[Problem to solve]
Scan the data that follows and count the lines with the string "this"; answer with the count alone.
*-*-*
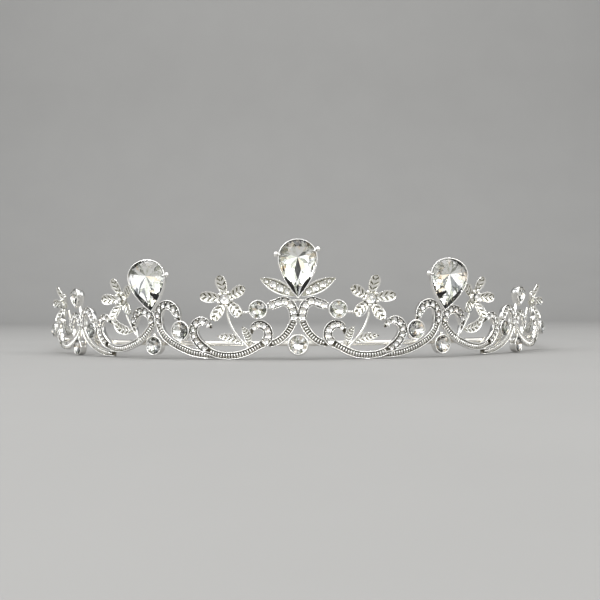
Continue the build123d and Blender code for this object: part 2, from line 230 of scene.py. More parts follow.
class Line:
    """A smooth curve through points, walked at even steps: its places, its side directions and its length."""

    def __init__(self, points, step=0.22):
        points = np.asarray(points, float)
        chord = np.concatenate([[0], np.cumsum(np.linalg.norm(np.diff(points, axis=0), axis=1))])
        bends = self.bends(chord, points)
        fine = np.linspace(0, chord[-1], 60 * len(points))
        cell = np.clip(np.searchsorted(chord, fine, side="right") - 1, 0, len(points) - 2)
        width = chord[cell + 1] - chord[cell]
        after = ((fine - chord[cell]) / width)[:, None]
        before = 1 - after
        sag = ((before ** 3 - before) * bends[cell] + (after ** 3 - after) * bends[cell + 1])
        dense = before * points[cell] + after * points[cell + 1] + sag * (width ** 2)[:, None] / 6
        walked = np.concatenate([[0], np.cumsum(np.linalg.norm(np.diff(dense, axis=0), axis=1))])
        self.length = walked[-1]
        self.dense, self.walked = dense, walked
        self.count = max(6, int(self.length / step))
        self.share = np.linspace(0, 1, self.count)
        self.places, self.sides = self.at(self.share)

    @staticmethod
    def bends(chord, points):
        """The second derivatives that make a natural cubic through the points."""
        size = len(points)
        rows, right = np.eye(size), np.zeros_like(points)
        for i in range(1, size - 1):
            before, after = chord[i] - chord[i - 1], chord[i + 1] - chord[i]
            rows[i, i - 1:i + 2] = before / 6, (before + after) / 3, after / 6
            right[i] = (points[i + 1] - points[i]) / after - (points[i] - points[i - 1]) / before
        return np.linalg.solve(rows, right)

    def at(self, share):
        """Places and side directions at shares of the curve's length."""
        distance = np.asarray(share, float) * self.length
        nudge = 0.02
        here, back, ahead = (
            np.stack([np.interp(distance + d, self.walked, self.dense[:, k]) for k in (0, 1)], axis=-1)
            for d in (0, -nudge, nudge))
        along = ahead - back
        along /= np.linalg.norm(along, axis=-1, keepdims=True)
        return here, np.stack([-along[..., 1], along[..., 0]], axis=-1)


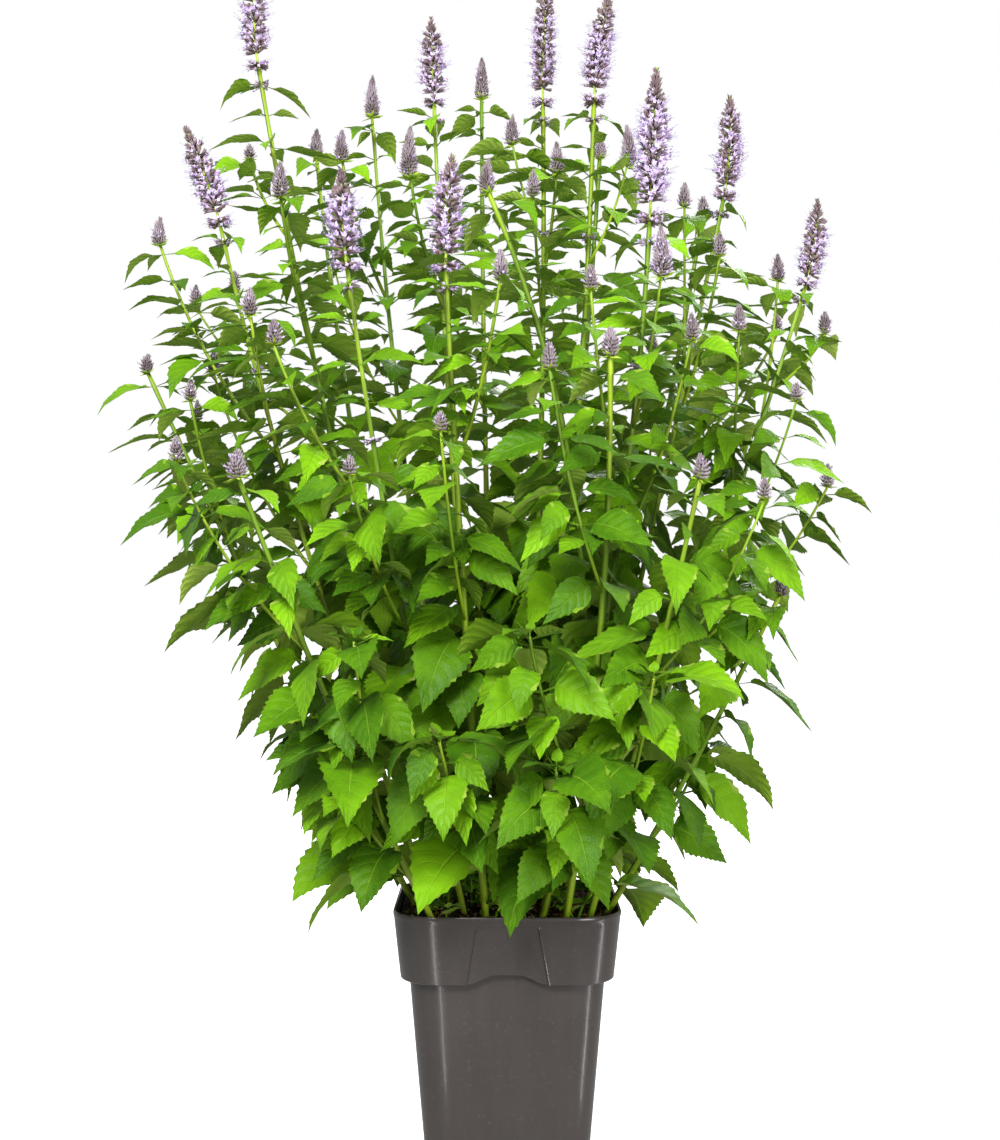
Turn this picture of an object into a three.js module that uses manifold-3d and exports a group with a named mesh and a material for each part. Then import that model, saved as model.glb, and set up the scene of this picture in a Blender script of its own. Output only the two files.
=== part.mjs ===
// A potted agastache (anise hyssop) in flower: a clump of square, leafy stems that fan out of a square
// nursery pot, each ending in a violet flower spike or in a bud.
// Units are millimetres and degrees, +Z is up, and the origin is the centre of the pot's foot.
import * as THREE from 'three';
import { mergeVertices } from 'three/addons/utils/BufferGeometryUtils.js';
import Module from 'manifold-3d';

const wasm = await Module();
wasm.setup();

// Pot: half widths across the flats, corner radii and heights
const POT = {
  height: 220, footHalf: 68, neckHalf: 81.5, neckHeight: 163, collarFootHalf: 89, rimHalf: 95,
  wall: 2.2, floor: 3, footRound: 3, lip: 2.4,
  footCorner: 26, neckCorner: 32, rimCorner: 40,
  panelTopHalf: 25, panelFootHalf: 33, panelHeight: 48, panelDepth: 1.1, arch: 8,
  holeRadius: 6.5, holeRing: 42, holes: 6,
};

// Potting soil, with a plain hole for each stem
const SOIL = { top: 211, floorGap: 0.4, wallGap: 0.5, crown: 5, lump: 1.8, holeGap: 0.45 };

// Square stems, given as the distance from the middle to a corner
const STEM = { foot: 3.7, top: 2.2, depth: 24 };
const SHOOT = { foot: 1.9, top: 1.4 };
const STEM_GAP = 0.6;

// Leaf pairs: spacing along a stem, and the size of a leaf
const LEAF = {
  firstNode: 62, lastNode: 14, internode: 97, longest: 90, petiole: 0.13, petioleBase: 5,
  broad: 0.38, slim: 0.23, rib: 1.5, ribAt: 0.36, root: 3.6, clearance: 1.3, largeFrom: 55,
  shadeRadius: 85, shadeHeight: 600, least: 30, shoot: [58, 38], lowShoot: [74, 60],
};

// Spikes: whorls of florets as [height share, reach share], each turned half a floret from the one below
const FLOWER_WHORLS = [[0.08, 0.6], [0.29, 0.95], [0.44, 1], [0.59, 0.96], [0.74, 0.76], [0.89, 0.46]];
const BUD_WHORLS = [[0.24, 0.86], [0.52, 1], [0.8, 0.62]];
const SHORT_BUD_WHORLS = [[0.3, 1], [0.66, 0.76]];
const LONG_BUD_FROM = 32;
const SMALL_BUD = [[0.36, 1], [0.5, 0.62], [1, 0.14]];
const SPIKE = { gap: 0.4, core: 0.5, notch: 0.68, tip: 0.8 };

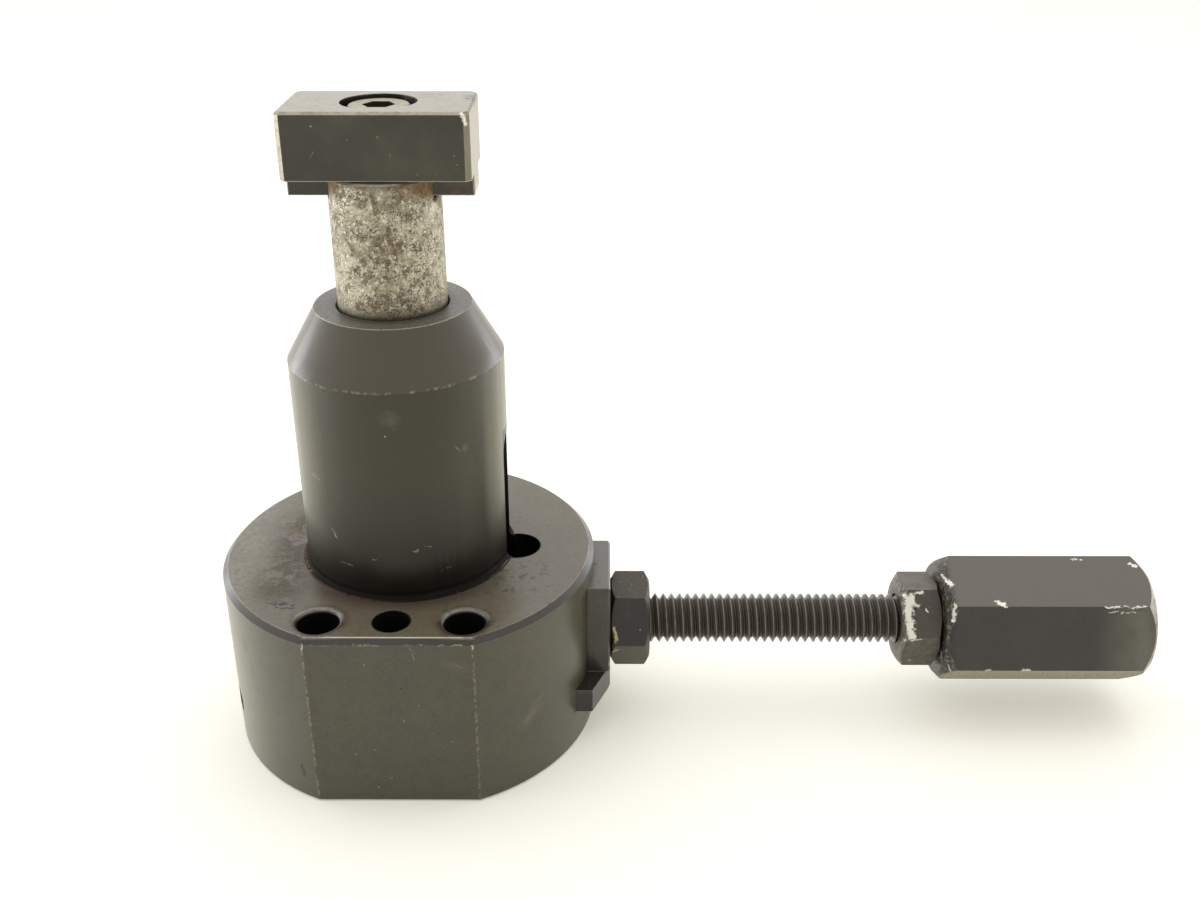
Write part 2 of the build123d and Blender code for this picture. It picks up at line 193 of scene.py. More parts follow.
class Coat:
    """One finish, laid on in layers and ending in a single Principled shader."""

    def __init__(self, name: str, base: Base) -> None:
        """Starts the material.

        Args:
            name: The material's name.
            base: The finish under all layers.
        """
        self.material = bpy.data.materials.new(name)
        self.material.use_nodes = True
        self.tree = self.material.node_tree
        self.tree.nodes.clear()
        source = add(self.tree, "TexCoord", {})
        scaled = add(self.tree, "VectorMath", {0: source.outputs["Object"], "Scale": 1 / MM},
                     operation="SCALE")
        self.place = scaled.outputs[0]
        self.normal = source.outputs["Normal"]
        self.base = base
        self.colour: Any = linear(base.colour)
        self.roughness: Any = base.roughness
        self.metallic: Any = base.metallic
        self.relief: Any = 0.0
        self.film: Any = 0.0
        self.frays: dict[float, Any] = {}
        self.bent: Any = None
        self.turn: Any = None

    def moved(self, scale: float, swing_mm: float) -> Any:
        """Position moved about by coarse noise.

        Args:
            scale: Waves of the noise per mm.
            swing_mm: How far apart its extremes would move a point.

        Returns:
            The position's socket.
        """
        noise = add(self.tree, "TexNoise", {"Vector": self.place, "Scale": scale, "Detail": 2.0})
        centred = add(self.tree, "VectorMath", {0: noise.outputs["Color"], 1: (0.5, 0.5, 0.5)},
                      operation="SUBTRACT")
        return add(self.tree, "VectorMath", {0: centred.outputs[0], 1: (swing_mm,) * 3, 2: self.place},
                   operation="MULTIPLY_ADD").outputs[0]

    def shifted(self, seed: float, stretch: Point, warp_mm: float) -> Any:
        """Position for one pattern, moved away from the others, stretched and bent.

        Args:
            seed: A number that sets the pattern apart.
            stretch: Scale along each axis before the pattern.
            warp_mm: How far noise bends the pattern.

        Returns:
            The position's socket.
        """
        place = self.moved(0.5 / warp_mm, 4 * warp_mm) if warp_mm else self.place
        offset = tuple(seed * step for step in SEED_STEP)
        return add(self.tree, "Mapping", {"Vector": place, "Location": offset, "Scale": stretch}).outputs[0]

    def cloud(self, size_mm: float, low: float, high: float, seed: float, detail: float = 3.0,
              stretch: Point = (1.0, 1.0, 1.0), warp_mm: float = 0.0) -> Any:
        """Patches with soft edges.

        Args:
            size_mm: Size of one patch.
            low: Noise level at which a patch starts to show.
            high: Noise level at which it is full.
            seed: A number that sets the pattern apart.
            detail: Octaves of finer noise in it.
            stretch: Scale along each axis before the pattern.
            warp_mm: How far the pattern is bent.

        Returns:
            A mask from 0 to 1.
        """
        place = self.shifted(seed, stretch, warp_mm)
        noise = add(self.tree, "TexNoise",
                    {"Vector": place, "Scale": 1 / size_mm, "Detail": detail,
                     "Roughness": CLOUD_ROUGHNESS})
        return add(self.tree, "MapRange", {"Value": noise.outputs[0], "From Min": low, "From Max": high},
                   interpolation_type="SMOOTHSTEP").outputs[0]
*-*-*
[Written response]
3